Sam is an intimately sincere, emotionally bleak, socially realistic film set in a politically charged historical backdrop. The film will be visually spontaneous, and natural. As raw as a Pialat, as suffocating as a Dardenne film. Sam is Dardenne’s Rosetta meets Nemes’ Son of Saul. Counterbalancing the weight of the subject, the camera stays from behind Sam, consistently chasing, observing what her character sees as she experiences it, especially isolating the face on poignant moments of emotionality. The film will be austere in its handheld camera approach, more in tune with movements than feelings. The sense is authentically unpremeditated.

Producer's note

Filipinos have become desensitized to violence. Daily we witness reports of crime, abuse, and death on the news. This has become our collective trauma that has developed into an epidemic of indifference. Our apathy was brought upon by decades of injustice and corruption. How can one care for another when they themselves are powerless? Some will call it selfish, but we call it survival. Choice is a privilege many Filipinos do not have.
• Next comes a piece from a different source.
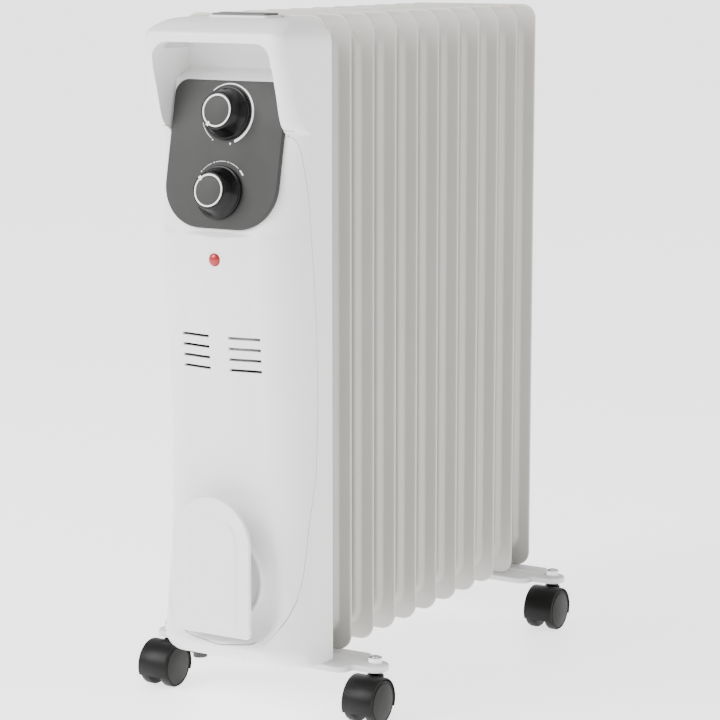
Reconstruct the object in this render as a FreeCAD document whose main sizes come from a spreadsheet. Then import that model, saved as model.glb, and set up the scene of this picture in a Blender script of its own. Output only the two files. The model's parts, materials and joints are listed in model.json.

Sam is a window on the life of ordinary people during an atrocious and unspeakable incident: the Maguindanao Massacre--the single deadliest event for journalists in history. Sam brings to light this cycle of violence: how we are influenced by it, and how we inherit it. Like the 19-year-old character Sam, countless Filipinos have grown in an environment where they are constantly caught in the middle. With limited options, our survival instincts kick in. Does one succumb to the normality of depravity if it means they’ll live another day? Or does one resist hoping to change the course of their life but also risking the possibility of retaliation? If you are voiceless and powerless, the pressure to surrender is unbearable. What drew me to Sam is the moral dilemma it tackles and how the character eventually breaks the ingrained silence of our people.